## Task objective
Each line of the data that includes the string "pieces" is to be copied out.

## Listed entries
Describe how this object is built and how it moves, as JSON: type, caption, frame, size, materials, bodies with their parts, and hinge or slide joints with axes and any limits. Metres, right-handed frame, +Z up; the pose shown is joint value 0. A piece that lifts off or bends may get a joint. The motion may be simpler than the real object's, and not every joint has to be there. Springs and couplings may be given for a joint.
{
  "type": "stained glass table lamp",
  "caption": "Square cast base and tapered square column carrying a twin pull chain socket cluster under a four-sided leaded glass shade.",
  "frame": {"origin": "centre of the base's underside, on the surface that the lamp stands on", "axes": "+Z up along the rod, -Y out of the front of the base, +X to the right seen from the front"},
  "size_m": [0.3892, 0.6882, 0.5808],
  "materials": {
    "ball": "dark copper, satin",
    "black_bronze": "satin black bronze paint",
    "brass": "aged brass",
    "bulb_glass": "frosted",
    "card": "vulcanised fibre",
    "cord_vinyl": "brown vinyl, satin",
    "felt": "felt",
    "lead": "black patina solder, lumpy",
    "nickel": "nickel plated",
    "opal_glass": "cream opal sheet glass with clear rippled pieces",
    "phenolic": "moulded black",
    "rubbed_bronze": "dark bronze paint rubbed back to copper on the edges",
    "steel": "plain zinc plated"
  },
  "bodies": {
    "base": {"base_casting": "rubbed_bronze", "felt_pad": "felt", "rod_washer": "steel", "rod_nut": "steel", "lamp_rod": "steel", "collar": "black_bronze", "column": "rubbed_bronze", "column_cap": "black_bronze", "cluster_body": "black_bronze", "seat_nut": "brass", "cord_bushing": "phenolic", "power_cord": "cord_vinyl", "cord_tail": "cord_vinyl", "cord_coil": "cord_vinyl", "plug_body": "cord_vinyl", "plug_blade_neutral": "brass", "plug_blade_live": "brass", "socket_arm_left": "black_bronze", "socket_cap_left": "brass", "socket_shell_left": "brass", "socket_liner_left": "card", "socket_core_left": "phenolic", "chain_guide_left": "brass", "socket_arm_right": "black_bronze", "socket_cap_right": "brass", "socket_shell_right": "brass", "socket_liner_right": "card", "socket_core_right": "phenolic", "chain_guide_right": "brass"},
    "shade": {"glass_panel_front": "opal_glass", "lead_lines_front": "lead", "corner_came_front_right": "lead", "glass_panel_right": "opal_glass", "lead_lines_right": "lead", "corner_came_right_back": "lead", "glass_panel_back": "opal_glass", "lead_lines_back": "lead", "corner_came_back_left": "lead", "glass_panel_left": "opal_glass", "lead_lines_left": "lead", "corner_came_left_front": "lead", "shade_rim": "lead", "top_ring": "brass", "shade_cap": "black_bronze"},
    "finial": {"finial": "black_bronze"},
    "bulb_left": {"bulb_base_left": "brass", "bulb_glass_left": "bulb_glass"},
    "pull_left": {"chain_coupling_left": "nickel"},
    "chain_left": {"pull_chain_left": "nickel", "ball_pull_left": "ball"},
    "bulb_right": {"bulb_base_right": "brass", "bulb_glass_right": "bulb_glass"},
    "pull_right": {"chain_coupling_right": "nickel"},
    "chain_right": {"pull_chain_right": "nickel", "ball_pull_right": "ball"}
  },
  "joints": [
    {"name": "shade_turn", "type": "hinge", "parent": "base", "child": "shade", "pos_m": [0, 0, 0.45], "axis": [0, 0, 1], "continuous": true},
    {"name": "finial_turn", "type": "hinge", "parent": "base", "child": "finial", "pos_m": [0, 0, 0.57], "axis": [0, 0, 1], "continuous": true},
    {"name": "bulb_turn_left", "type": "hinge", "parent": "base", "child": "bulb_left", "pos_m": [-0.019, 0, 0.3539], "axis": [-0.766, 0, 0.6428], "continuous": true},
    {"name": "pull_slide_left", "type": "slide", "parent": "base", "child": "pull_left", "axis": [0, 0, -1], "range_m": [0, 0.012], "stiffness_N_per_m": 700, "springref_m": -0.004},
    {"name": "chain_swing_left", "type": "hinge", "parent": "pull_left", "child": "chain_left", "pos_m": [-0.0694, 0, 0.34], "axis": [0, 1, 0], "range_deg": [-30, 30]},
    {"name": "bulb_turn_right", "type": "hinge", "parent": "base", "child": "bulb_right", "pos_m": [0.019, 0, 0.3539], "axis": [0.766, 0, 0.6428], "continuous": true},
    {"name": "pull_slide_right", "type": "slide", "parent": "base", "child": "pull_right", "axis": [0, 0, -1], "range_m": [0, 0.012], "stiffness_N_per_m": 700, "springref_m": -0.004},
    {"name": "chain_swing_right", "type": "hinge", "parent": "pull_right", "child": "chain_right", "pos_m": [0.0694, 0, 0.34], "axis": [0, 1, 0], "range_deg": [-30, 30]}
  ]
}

...

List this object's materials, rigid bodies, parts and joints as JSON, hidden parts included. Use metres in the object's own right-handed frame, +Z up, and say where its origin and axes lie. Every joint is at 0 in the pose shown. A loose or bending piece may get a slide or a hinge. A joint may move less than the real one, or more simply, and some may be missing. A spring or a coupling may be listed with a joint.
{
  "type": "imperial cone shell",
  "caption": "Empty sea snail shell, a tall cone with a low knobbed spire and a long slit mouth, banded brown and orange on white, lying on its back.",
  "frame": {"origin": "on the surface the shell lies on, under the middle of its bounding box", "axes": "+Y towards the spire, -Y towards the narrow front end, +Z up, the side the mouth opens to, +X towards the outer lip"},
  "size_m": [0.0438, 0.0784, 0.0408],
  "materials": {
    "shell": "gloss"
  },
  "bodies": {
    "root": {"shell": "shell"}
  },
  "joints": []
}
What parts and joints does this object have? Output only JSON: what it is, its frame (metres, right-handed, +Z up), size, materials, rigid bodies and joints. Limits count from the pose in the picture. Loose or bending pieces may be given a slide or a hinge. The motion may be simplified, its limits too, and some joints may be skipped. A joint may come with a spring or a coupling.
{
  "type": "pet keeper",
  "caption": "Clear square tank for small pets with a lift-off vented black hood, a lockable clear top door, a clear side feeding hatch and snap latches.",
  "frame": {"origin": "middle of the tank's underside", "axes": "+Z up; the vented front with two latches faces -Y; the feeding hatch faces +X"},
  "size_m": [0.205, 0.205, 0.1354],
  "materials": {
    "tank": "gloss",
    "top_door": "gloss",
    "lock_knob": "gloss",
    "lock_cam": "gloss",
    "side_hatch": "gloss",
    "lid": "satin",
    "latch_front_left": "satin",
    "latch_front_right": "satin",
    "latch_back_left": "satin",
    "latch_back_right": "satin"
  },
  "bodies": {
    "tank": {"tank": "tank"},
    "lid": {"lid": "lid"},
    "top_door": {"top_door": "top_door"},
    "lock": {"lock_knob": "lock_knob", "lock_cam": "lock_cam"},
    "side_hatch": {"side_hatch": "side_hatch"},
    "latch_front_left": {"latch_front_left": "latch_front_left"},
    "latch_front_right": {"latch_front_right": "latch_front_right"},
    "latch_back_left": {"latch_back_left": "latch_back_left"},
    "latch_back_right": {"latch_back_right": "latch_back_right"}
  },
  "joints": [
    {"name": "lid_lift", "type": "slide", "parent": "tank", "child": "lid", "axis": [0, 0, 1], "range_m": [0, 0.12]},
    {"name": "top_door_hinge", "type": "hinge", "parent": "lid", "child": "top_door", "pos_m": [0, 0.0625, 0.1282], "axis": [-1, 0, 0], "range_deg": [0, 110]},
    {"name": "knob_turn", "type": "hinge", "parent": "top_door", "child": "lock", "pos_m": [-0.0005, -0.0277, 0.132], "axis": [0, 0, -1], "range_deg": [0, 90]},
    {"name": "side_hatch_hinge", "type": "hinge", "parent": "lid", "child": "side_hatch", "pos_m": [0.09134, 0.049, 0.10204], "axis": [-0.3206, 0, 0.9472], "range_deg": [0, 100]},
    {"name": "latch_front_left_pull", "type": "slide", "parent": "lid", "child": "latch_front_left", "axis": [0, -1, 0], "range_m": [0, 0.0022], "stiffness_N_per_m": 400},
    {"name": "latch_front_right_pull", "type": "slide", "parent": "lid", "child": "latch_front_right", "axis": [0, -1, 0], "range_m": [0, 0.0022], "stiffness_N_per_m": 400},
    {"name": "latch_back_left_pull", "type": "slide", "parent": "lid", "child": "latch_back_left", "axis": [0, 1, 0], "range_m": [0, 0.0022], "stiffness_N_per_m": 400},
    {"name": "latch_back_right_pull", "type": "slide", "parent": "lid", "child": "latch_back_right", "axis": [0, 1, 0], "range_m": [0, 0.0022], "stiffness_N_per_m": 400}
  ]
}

--

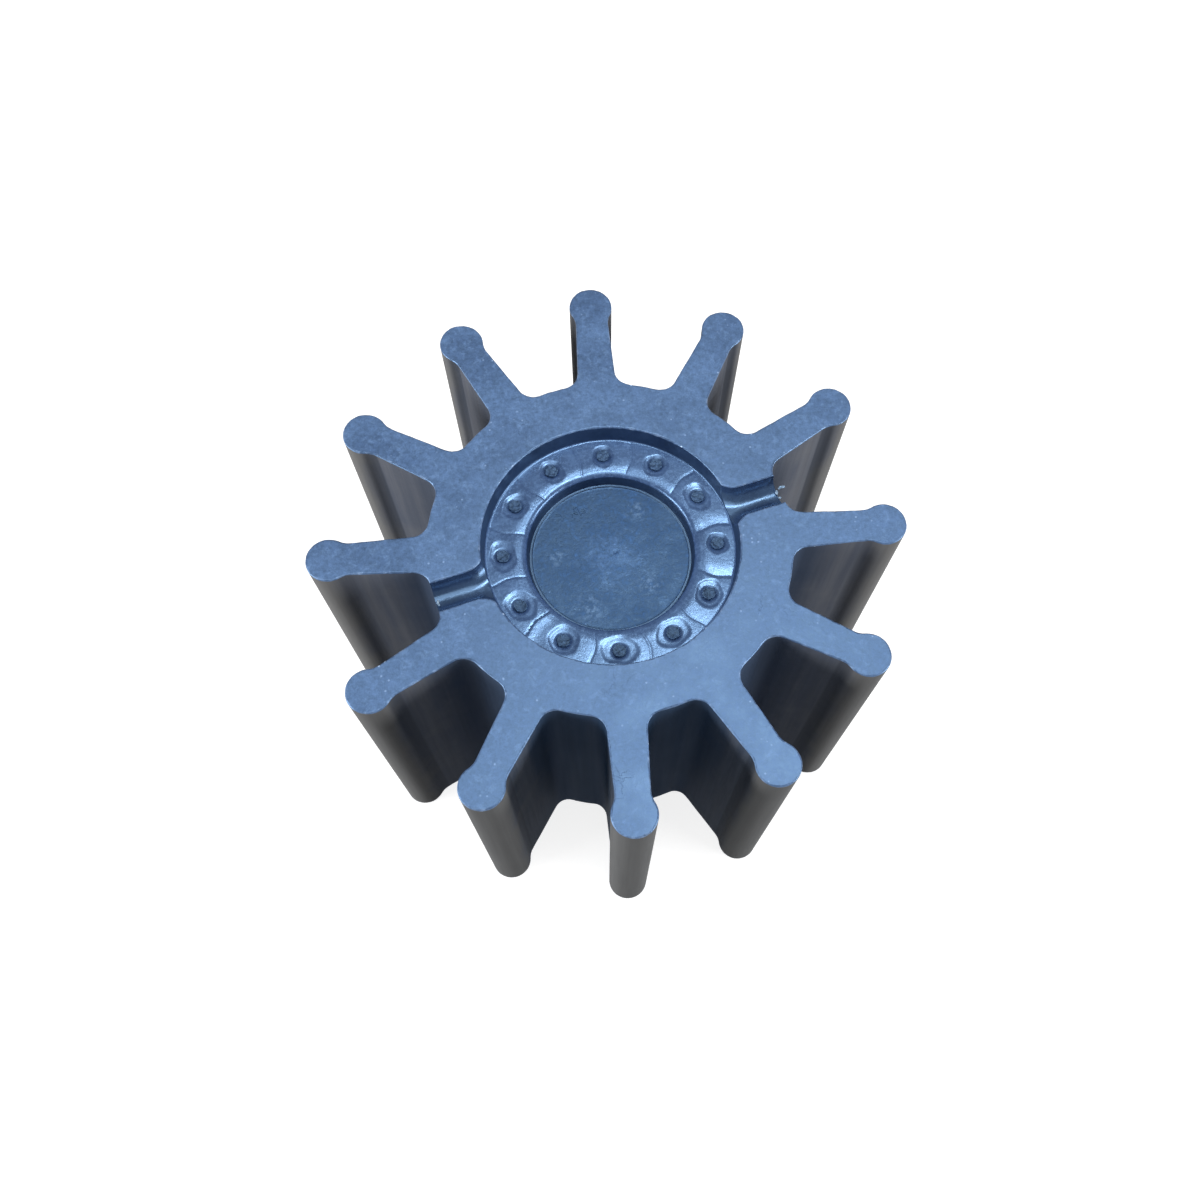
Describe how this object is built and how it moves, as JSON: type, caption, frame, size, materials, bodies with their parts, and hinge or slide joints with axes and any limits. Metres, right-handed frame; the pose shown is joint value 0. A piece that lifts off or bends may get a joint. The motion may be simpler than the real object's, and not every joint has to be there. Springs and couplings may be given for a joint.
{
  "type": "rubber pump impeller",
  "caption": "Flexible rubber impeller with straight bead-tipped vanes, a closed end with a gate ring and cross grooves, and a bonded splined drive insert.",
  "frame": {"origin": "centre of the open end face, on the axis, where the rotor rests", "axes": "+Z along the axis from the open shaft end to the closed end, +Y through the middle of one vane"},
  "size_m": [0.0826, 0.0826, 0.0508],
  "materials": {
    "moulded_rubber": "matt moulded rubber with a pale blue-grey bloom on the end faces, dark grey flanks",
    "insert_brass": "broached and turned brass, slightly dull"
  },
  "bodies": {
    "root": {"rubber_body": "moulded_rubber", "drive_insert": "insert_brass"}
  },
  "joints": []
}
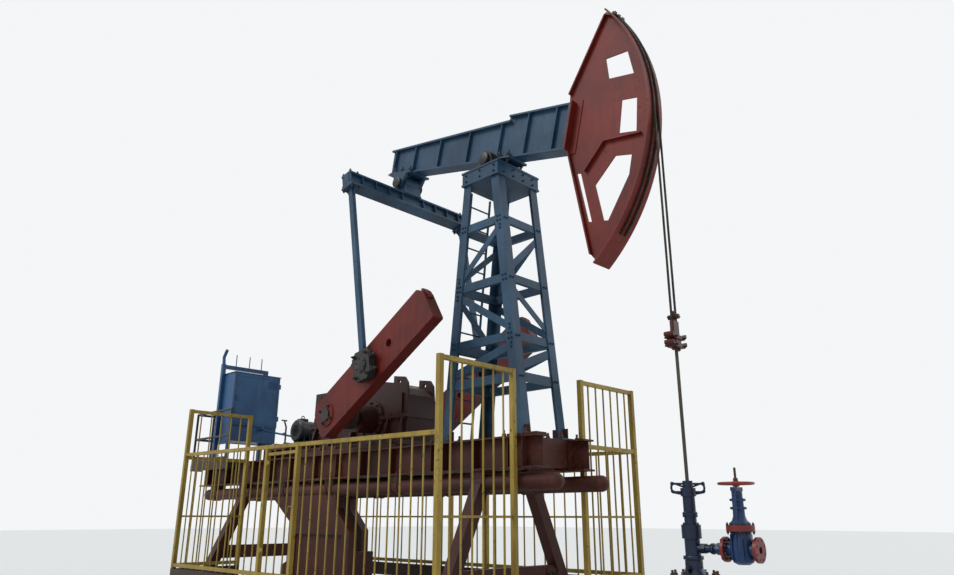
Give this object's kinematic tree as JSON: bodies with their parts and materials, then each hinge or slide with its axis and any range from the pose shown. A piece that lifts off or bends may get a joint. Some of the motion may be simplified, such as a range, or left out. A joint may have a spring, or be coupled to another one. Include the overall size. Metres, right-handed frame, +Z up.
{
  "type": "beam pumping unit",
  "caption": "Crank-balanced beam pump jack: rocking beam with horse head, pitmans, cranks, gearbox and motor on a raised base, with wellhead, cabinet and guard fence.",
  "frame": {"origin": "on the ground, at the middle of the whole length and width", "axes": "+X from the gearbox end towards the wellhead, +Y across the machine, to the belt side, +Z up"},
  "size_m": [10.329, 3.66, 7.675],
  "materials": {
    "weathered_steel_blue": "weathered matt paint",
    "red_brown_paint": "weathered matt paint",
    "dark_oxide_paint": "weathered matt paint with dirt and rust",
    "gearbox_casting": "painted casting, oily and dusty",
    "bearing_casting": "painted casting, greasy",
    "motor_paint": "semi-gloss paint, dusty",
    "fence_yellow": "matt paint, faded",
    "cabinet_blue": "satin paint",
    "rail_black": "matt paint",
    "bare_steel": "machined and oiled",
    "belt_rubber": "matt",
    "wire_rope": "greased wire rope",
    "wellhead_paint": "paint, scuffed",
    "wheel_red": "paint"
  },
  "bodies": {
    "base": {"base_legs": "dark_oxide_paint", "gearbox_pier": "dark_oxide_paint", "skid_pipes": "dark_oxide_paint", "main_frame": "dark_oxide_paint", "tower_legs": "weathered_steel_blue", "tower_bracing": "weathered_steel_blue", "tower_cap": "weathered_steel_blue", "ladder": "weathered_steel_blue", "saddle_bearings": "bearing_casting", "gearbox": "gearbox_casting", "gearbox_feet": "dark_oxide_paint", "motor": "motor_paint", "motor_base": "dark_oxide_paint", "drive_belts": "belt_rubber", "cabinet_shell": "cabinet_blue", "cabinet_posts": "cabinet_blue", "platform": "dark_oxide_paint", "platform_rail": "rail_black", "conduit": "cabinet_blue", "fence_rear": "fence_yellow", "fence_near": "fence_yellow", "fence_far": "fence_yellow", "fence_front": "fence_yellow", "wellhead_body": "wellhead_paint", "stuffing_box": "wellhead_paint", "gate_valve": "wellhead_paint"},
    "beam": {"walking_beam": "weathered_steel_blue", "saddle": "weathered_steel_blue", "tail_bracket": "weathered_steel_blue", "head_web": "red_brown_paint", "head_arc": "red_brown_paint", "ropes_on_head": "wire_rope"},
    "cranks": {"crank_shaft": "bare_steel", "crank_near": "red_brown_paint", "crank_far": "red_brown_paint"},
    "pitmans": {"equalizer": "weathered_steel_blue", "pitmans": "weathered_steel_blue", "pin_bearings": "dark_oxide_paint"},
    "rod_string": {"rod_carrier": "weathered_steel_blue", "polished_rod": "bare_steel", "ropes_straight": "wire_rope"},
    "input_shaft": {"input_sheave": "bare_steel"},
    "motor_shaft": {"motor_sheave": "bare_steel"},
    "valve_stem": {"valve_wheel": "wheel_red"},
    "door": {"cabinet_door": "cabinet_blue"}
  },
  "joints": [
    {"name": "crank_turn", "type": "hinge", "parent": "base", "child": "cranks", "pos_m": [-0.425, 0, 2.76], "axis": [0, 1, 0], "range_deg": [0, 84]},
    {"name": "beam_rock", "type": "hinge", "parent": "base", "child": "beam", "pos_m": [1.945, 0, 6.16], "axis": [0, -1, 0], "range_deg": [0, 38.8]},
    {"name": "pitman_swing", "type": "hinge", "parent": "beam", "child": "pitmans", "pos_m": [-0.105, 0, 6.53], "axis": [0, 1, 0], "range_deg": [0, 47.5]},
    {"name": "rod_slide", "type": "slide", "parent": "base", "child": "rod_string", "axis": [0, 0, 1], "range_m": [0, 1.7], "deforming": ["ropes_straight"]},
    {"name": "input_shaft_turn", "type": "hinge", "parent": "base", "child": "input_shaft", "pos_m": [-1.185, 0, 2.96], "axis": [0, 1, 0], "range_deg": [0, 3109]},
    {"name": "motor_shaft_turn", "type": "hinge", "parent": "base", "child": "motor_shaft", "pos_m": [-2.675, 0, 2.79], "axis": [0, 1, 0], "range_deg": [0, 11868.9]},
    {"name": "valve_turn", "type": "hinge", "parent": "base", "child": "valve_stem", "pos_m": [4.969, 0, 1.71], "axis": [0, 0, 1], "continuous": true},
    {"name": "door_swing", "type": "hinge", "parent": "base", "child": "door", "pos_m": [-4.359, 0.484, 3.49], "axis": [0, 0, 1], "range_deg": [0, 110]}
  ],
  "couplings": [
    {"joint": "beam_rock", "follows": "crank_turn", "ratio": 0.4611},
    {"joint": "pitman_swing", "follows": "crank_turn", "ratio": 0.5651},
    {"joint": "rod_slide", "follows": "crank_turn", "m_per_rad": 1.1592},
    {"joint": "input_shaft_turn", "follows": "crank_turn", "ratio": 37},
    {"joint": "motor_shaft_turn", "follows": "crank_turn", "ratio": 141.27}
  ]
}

## Result for this exercise
    "opal_glass": "cream opal sheet glass with clear rippled pieces",
What parts and joints does this object have? Output only JSON: what it is, its frame (metres, right-handed, +Z up), size, materials, rigid bodies and joints. Limits count from the pose in the picture. Loose or bending pieces may be given a slide or a hinge. The motion may be simplified, its limits too, and some joints may be skipped. A joint may come with a spring or a coupling.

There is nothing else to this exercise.